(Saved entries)

● ● ● ●

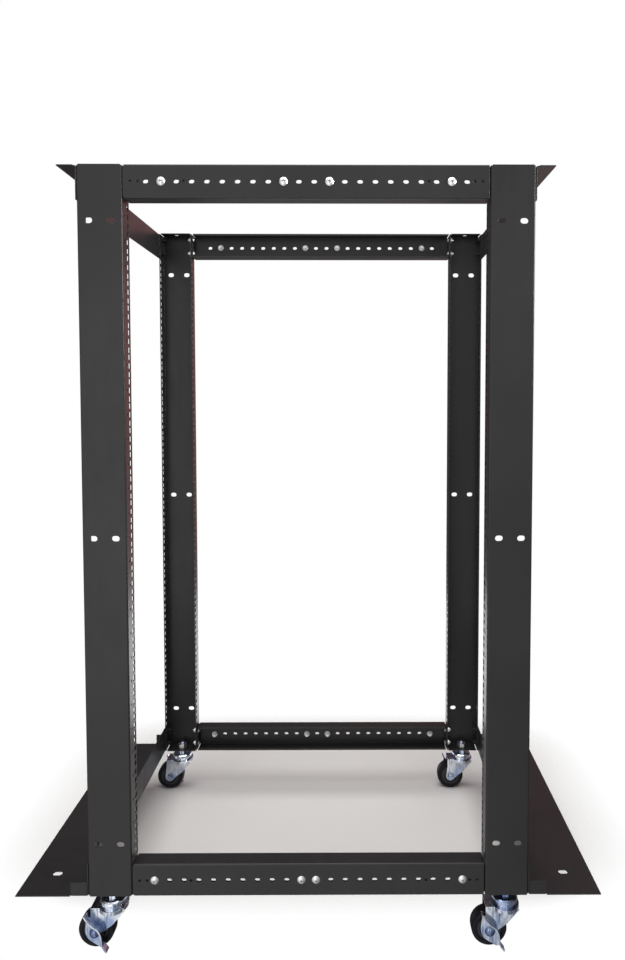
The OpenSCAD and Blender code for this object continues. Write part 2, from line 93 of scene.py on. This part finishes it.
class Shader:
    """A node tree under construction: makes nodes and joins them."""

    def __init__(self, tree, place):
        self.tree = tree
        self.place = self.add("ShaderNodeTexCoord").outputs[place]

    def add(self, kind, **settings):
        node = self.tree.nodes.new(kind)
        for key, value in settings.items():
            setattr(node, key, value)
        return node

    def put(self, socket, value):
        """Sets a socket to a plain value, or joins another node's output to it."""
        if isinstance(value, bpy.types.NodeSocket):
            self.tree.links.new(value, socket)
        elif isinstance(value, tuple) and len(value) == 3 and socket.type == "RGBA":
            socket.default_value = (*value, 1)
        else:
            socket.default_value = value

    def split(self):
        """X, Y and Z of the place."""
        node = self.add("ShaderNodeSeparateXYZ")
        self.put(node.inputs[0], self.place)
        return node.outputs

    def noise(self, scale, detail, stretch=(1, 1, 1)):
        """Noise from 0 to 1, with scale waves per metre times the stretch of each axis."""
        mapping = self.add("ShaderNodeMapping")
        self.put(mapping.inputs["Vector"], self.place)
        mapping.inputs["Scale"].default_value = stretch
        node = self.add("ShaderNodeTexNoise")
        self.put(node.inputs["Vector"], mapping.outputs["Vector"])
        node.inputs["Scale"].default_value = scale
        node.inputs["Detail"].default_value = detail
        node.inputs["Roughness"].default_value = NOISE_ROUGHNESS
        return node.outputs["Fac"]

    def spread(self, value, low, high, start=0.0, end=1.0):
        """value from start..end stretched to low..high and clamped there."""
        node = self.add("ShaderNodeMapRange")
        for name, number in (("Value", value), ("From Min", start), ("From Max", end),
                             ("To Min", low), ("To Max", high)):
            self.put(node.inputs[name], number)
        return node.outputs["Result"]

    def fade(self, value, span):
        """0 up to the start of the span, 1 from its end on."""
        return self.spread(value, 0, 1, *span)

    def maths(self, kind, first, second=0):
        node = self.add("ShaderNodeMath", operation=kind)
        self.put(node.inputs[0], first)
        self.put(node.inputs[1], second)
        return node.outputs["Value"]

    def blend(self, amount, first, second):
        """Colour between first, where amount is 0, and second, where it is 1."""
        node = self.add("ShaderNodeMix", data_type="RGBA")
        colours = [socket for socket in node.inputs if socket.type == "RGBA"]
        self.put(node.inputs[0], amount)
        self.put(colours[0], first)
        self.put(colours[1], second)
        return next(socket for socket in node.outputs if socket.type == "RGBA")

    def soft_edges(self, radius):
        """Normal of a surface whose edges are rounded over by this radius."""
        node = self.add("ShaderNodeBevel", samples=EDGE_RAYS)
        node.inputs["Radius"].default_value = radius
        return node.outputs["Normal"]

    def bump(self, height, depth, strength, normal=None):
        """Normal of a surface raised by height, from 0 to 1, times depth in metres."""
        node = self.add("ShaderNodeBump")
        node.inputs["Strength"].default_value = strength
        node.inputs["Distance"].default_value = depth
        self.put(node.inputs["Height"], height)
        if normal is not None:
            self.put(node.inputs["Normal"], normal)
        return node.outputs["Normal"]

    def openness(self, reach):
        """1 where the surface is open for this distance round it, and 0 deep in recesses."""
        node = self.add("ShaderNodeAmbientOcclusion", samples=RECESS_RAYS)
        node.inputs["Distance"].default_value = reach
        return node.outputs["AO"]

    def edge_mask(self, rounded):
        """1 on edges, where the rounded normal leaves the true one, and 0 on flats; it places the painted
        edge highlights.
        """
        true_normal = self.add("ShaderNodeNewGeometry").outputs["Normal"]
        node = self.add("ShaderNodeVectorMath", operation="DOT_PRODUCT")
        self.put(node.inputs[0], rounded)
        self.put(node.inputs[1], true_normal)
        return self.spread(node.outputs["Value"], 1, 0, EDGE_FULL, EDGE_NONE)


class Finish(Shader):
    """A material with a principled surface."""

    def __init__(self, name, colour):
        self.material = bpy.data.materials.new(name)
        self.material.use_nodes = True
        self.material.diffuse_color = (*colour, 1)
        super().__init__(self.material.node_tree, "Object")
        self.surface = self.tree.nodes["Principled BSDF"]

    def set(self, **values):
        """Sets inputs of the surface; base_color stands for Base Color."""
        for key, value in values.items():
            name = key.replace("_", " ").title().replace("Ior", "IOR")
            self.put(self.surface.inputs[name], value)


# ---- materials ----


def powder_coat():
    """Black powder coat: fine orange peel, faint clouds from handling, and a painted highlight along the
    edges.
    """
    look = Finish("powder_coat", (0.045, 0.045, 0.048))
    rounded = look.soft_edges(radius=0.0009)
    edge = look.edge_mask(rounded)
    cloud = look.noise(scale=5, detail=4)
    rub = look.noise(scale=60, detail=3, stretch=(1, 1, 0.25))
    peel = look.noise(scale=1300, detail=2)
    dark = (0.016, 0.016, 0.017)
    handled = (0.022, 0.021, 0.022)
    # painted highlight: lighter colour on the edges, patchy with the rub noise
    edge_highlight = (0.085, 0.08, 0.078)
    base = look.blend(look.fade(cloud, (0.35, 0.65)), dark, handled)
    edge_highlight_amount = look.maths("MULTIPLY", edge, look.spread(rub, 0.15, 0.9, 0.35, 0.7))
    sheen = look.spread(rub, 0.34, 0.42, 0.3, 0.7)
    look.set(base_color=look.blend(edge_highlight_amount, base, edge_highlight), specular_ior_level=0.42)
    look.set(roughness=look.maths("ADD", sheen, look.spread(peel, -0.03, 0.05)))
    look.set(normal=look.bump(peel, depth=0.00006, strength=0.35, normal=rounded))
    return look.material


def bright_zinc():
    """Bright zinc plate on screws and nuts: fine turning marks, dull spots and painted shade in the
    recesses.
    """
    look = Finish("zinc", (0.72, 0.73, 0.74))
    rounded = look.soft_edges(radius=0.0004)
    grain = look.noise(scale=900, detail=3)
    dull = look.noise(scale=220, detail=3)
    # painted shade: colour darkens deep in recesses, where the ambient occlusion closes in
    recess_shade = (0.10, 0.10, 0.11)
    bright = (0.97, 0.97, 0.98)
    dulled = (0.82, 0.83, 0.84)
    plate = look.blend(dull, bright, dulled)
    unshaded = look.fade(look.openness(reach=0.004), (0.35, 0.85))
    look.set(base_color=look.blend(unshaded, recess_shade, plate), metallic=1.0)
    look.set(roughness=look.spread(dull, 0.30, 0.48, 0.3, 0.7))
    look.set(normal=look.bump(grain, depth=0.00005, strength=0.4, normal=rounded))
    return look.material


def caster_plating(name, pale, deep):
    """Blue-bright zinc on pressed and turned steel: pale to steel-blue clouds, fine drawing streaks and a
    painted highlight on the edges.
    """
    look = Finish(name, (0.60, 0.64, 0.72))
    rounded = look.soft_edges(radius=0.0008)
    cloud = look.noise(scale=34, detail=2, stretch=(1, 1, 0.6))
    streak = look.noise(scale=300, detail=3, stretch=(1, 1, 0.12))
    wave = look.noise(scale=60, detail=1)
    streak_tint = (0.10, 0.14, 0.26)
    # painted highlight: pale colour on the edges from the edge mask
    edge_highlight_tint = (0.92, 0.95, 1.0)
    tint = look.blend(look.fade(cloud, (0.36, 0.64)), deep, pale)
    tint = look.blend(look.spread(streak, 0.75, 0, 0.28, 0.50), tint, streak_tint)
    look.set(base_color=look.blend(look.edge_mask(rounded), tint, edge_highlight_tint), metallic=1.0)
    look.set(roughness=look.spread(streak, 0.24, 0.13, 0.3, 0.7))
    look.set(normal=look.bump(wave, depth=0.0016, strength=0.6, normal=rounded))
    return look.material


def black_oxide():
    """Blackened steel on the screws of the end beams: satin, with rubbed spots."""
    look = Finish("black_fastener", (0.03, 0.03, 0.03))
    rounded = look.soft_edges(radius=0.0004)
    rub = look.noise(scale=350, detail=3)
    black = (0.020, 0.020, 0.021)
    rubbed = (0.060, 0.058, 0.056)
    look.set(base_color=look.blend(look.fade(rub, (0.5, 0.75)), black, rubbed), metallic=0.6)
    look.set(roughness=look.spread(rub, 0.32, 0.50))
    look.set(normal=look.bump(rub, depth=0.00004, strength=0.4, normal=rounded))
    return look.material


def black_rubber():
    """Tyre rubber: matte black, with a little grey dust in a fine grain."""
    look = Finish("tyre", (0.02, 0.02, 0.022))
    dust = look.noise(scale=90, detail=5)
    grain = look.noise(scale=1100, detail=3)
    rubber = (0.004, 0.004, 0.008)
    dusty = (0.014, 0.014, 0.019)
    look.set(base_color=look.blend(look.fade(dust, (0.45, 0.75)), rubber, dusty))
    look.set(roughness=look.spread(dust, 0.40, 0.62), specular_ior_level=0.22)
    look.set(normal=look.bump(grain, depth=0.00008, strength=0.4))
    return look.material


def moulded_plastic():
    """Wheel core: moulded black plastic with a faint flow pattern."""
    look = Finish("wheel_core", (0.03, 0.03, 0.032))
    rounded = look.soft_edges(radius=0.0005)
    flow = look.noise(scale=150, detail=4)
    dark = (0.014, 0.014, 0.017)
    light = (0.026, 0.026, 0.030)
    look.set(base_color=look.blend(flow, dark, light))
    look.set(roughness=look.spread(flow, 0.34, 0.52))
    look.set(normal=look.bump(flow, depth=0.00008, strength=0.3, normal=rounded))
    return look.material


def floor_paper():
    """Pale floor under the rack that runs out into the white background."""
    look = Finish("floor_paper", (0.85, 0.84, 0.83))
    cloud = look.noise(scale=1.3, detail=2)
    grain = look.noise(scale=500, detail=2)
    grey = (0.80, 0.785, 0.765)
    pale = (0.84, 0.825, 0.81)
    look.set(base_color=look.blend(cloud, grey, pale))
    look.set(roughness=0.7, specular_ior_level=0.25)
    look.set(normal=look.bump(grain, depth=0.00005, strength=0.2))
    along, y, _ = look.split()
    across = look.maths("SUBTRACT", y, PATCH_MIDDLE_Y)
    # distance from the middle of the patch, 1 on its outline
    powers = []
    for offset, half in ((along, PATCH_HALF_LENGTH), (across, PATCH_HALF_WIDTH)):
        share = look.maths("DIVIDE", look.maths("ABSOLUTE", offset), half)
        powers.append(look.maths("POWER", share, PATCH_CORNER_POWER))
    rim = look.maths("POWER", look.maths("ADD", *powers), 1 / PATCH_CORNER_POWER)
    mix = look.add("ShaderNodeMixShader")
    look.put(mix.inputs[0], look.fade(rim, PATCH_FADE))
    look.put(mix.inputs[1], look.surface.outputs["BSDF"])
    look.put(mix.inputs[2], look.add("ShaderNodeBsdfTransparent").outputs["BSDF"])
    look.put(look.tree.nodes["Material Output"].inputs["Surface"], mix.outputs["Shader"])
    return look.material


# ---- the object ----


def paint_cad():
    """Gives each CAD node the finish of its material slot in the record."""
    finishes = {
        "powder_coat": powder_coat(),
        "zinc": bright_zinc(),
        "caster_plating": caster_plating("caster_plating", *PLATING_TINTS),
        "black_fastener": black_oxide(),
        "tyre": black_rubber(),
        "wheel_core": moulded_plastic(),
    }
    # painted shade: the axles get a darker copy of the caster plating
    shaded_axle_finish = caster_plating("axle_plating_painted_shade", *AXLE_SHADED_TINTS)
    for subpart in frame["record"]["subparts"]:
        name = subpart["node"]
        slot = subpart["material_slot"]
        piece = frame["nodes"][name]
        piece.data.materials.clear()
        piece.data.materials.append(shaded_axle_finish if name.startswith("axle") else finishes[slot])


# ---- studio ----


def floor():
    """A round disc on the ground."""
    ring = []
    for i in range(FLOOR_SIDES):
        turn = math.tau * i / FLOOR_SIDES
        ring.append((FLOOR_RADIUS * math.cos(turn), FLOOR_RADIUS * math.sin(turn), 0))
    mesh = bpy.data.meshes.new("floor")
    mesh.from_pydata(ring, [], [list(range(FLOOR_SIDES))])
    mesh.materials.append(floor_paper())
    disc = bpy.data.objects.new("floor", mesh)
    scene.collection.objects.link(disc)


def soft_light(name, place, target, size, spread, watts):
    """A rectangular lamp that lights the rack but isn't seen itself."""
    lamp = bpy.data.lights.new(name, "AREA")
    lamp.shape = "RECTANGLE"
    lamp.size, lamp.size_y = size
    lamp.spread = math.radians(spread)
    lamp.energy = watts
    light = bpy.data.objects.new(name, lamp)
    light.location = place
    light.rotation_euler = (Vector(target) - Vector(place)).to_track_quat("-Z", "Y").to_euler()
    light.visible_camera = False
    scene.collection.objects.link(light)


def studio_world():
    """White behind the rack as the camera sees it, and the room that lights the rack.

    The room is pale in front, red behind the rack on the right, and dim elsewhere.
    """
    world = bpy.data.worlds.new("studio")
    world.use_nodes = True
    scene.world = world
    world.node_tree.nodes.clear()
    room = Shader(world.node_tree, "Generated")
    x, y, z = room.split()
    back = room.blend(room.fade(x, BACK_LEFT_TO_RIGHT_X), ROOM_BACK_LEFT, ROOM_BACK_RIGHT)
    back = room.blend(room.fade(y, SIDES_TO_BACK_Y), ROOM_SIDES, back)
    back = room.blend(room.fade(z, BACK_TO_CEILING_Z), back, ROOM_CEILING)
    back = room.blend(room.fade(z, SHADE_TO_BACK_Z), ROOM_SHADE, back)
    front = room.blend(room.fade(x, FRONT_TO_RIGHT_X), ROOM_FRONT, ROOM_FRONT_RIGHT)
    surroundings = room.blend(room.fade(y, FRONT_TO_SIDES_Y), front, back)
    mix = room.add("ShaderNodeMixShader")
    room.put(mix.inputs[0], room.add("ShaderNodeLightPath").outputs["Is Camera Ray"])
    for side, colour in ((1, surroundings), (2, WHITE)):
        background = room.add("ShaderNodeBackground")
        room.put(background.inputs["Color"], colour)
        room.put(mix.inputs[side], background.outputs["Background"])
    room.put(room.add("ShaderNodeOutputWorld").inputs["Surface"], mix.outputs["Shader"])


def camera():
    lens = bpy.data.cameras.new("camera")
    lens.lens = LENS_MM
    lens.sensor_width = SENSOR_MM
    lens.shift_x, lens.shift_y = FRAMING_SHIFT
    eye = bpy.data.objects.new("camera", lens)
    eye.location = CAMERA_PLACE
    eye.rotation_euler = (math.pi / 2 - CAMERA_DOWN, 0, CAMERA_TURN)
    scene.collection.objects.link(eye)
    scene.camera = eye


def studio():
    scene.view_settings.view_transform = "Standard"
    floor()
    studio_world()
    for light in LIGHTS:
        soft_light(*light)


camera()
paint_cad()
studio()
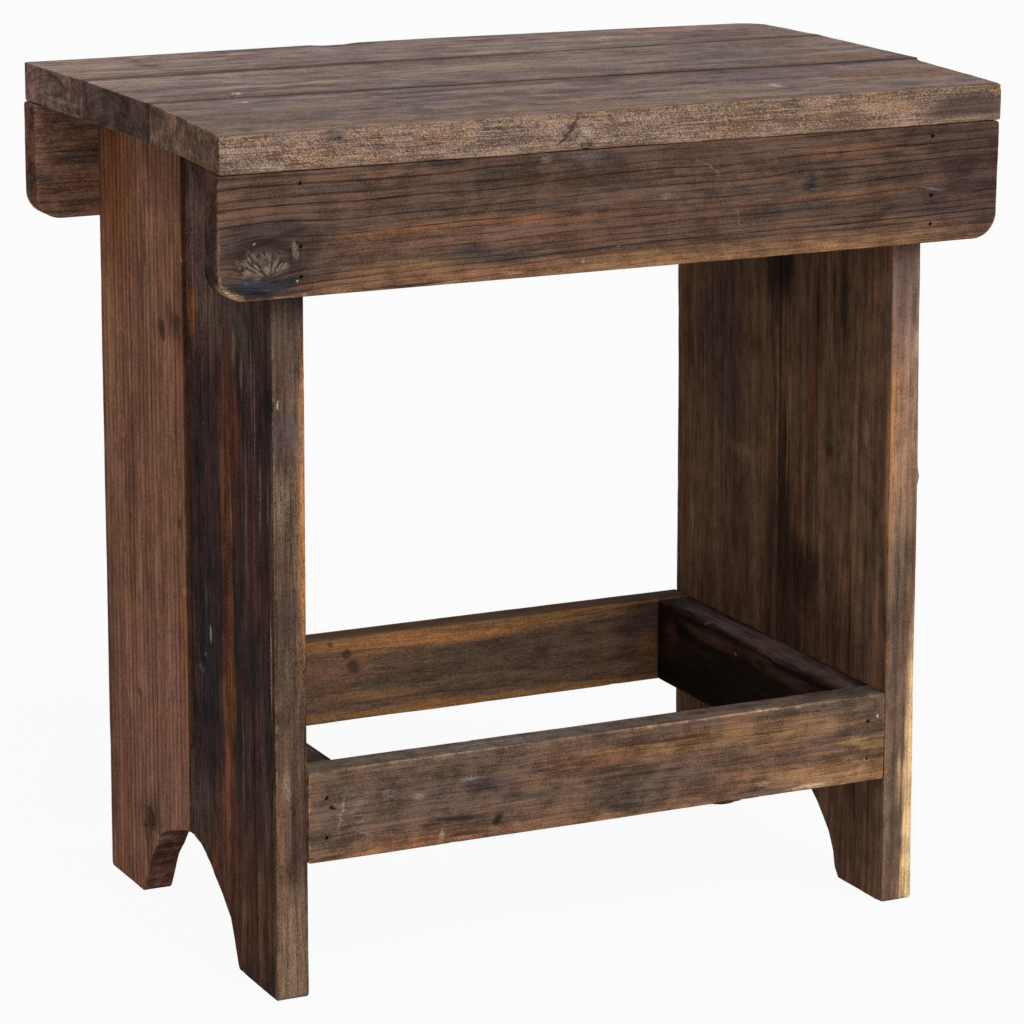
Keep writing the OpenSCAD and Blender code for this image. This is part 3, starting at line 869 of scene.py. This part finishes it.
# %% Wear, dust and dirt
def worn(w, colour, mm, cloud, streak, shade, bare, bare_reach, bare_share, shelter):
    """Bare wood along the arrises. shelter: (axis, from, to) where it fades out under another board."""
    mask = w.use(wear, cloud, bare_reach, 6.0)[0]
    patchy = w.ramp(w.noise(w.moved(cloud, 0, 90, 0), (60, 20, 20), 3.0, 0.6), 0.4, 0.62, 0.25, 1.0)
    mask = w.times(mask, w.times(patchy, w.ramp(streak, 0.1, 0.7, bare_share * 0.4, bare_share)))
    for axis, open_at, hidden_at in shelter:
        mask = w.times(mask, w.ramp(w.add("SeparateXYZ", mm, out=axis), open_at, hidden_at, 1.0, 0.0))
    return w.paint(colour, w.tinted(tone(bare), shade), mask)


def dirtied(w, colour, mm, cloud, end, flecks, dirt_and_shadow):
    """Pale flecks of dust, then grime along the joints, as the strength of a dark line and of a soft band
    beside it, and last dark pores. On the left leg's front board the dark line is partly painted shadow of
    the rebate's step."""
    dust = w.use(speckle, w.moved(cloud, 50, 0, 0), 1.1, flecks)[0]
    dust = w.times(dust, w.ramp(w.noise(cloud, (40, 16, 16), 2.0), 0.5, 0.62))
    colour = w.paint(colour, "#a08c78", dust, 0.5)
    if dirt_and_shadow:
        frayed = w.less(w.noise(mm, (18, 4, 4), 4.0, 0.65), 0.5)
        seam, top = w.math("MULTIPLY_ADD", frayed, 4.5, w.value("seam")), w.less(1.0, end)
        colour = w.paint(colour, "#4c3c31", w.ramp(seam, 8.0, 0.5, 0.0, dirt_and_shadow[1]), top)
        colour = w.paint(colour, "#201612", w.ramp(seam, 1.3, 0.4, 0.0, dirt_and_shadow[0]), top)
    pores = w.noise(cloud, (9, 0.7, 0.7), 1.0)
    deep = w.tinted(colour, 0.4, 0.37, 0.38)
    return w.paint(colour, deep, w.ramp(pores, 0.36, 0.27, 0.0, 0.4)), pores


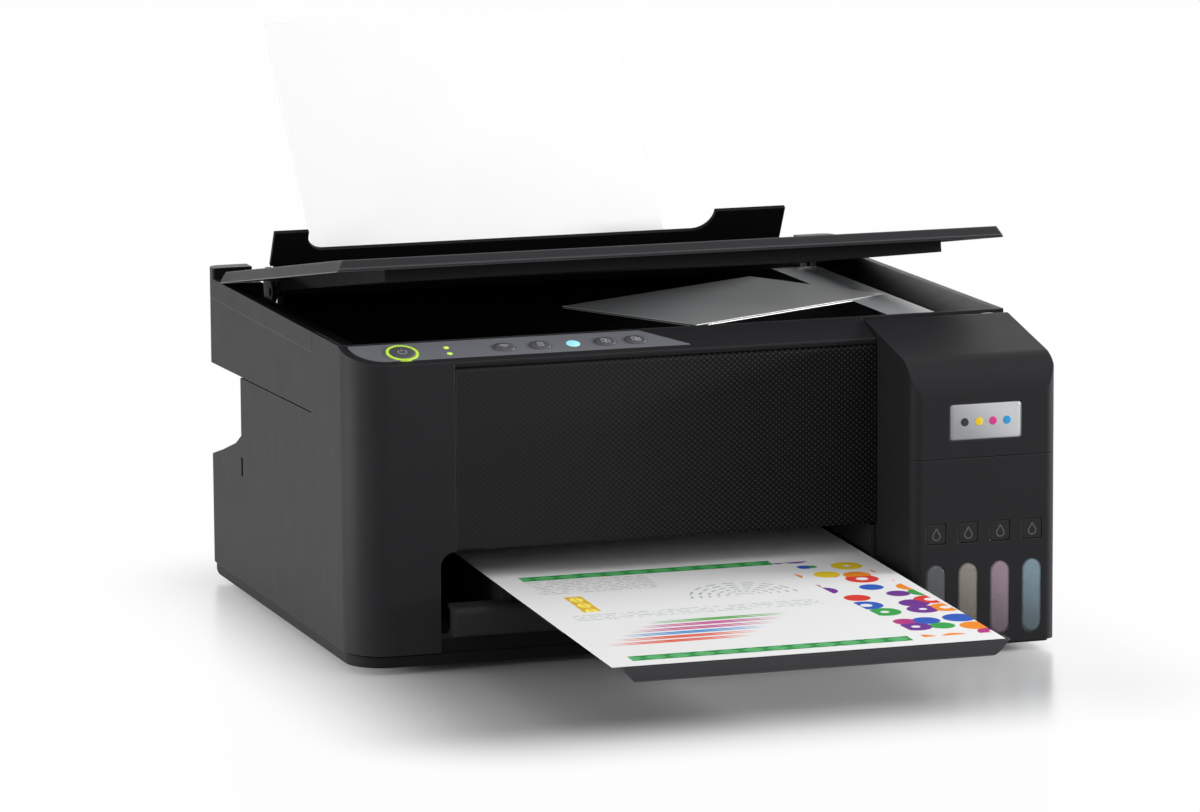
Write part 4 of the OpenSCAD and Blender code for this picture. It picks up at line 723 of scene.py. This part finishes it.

● ● ● ●

What the task requires
Find the lines with the string "Blender" and reproduce them.

Solution below
The OpenSCAD and Blender code for this object continues. Write part 2, from line 93 of scene.py on. This part finishes it.
Keep writing the OpenSCAD and Blender code for this image. This is part 3, starting at line 869 of scene.py. This part finishes it.
Write part 4 of the OpenSCAD and Blender code for this picture. It picks up at line 723 of scene.py. This part finishes it.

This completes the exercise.